[GOAL]:
Reproduce only this span: the line containing "color(steel) all_bolt_places() tee_nut();", the line containing "obj.matrix_world = world", and every line between them, all exactly as given.

[DATA SEGMENT]:

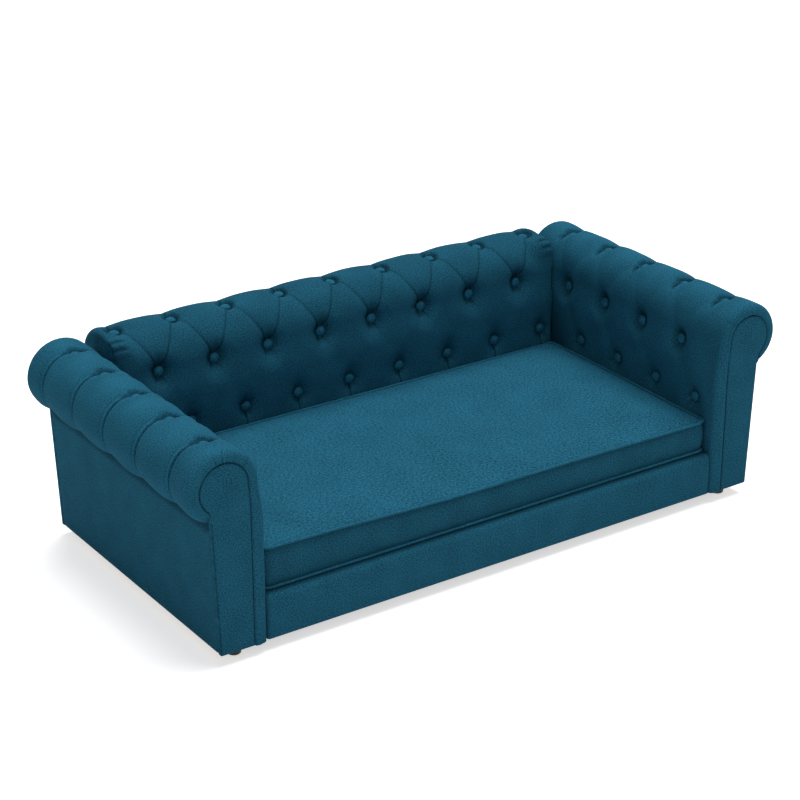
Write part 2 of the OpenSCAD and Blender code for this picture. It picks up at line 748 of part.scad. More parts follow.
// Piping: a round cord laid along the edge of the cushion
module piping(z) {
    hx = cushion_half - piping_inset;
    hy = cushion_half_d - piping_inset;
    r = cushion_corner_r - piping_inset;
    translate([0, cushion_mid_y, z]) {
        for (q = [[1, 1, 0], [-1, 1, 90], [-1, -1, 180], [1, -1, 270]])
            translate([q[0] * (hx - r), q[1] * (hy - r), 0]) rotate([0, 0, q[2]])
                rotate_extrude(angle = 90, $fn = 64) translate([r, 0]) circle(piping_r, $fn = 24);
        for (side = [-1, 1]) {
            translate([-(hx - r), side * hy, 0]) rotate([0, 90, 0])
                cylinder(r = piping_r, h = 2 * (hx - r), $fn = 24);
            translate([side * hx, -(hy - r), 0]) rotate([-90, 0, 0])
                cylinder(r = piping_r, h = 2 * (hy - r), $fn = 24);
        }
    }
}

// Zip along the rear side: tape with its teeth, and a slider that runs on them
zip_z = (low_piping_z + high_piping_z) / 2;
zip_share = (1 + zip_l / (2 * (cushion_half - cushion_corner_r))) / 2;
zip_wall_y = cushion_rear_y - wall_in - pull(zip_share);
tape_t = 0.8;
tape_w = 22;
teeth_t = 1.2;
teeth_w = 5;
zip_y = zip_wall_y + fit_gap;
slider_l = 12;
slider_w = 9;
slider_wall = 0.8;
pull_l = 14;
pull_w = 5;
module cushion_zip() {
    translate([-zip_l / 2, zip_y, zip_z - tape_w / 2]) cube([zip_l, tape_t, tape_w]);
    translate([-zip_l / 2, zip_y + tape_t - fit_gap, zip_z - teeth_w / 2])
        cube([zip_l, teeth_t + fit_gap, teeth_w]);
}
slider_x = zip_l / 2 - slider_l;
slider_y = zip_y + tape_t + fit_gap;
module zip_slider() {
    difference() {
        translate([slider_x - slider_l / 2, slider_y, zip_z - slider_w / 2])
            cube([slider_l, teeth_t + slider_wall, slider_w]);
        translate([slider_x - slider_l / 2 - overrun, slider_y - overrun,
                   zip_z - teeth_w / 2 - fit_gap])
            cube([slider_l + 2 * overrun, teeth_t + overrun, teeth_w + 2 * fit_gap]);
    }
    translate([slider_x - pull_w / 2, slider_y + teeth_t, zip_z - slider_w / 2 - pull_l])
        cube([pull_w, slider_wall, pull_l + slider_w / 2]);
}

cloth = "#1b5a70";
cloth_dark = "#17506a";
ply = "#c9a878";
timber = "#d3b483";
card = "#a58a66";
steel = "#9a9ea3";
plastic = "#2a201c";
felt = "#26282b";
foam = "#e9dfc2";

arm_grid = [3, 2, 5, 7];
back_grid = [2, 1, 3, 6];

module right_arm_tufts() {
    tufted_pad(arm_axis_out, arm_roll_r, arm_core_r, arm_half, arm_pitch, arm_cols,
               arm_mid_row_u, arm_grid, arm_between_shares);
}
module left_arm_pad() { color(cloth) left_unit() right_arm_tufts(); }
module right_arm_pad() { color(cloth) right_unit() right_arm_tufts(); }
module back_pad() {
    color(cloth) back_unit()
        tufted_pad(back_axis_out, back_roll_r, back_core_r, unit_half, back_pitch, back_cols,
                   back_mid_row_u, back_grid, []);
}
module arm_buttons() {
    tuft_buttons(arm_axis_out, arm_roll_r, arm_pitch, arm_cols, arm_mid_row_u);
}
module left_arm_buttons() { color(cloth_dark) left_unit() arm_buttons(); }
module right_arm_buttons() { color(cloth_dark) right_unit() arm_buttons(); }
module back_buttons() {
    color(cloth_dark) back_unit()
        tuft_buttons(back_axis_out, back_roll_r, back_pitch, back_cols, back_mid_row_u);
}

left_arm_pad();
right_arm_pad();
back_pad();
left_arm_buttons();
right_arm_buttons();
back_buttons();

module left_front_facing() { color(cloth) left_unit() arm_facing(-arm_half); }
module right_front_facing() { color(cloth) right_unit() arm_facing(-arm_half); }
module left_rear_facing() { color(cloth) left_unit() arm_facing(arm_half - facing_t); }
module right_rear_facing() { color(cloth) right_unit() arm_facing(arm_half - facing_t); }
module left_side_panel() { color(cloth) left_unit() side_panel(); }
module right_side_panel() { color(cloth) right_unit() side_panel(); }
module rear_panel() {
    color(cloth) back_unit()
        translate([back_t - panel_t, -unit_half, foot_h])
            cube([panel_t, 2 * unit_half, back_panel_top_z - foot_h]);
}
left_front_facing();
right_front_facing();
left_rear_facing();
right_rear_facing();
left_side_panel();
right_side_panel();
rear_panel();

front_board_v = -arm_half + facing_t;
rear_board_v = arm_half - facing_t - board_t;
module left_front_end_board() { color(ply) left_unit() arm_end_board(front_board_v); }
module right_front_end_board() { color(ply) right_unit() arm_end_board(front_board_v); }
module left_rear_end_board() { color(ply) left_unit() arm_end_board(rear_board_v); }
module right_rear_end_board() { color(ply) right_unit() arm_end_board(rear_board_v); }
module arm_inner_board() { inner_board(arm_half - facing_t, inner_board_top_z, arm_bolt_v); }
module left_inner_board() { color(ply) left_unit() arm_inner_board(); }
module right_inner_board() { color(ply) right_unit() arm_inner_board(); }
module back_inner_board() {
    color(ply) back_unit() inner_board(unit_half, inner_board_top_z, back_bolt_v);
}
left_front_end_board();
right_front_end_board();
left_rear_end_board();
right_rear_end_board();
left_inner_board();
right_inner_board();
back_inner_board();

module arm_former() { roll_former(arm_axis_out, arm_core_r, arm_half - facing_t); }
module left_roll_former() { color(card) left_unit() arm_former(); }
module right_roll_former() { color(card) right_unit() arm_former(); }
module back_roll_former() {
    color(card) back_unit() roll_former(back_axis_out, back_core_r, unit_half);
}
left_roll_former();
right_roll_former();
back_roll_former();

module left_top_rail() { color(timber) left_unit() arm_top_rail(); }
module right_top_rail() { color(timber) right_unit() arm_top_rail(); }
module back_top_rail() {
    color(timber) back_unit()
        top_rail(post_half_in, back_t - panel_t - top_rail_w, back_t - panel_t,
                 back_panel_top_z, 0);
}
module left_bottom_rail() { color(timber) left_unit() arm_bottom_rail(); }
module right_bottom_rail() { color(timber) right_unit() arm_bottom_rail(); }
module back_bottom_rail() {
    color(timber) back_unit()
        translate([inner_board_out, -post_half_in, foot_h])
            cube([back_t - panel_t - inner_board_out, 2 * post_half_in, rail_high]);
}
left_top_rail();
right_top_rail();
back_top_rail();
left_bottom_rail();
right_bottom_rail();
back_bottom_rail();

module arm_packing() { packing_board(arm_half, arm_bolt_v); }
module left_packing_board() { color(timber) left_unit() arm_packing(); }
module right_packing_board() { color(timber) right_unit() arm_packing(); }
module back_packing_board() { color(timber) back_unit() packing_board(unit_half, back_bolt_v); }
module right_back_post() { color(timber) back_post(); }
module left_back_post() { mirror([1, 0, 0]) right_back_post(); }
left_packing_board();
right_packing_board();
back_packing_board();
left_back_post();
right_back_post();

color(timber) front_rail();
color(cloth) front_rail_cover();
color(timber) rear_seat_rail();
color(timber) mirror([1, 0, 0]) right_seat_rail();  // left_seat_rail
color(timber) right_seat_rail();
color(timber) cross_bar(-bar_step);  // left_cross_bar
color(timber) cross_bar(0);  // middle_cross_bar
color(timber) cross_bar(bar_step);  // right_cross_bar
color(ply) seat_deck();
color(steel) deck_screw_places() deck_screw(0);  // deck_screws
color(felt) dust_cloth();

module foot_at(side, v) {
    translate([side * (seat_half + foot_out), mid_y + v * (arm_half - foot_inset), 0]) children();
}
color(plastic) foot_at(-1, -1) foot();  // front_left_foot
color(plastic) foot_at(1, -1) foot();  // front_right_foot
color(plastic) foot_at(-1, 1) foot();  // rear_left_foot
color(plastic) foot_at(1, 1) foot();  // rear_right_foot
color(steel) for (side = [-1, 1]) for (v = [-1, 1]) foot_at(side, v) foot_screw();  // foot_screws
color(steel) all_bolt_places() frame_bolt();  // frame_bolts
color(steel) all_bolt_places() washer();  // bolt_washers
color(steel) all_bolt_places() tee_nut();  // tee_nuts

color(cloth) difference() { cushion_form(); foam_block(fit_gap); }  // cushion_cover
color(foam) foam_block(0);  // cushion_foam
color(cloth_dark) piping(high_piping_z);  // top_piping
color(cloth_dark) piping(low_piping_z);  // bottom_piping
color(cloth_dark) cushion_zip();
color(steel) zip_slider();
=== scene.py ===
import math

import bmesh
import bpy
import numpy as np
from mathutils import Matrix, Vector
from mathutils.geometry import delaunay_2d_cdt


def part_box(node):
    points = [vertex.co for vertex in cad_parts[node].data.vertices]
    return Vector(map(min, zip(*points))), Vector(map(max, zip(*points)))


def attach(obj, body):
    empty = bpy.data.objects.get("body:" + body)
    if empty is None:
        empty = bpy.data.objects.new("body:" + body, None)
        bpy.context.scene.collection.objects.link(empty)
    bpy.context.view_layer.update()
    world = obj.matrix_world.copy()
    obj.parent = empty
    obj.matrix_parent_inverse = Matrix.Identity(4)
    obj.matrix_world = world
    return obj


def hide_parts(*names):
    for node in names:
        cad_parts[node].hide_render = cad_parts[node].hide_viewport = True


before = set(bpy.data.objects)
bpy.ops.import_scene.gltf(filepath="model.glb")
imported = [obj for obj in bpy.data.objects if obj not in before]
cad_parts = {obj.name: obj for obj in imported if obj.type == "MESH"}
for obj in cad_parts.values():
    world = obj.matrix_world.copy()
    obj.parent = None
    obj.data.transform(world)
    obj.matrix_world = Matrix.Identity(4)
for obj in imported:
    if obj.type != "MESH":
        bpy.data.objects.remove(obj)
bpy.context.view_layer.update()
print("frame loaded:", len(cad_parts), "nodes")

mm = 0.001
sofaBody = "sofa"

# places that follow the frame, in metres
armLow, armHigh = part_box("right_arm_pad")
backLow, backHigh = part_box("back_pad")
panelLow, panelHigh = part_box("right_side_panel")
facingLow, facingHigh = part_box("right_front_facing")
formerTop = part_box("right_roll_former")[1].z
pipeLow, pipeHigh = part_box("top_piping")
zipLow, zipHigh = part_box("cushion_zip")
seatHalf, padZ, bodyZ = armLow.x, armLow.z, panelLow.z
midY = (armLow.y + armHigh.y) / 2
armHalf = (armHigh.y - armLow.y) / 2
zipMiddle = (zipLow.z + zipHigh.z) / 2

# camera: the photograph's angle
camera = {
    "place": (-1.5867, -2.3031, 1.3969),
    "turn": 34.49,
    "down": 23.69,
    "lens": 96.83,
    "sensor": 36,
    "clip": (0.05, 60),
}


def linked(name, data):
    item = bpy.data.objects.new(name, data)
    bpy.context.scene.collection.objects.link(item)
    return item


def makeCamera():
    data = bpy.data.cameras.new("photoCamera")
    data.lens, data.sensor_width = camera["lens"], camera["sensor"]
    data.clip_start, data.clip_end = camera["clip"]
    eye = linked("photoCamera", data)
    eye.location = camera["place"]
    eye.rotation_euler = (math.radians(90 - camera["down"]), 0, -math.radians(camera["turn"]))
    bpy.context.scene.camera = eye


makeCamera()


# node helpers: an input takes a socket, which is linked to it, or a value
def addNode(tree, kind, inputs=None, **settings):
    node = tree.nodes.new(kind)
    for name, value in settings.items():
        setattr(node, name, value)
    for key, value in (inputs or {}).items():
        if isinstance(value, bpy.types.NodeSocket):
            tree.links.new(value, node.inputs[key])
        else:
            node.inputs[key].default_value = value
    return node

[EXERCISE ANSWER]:
color(steel) all_bolt_places() tee_nut();  // tee_nuts

color(cloth) difference() { cushion_form(); foam_block(fit_gap); }  // cushion_cover
color(foam) foam_block(0);  // cushion_foam
color(cloth_dark) piping(high_piping_z);  // top_piping
color(cloth_dark) piping(low_piping_z);  // bottom_piping
color(cloth_dark) cushion_zip();
color(steel) zip_slider();
=== scene.py ===
import math

import bmesh
import bpy
import numpy as np
from mathutils import Matrix, Vector
from mathutils.geometry import delaunay_2d_cdt


def part_box(node):
    points = [vertex.co for vertex in cad_parts[node].data.vertices]
    return Vector(map(min, zip(*points))), Vector(map(max, zip(*points)))


def attach(obj, body):
    empty = bpy.data.objects.get("body:" + body)
    if empty is None:
        empty = bpy.data.objects.new("body:" + body, None)
        bpy.context.scene.collection.objects.link(empty)
    bpy.context.view_layer.update()
    world = obj.matrix_world.copy()
    obj.parent = empty
    obj.matrix_parent_inverse = Matrix.Identity(4)
    obj.matrix_world = world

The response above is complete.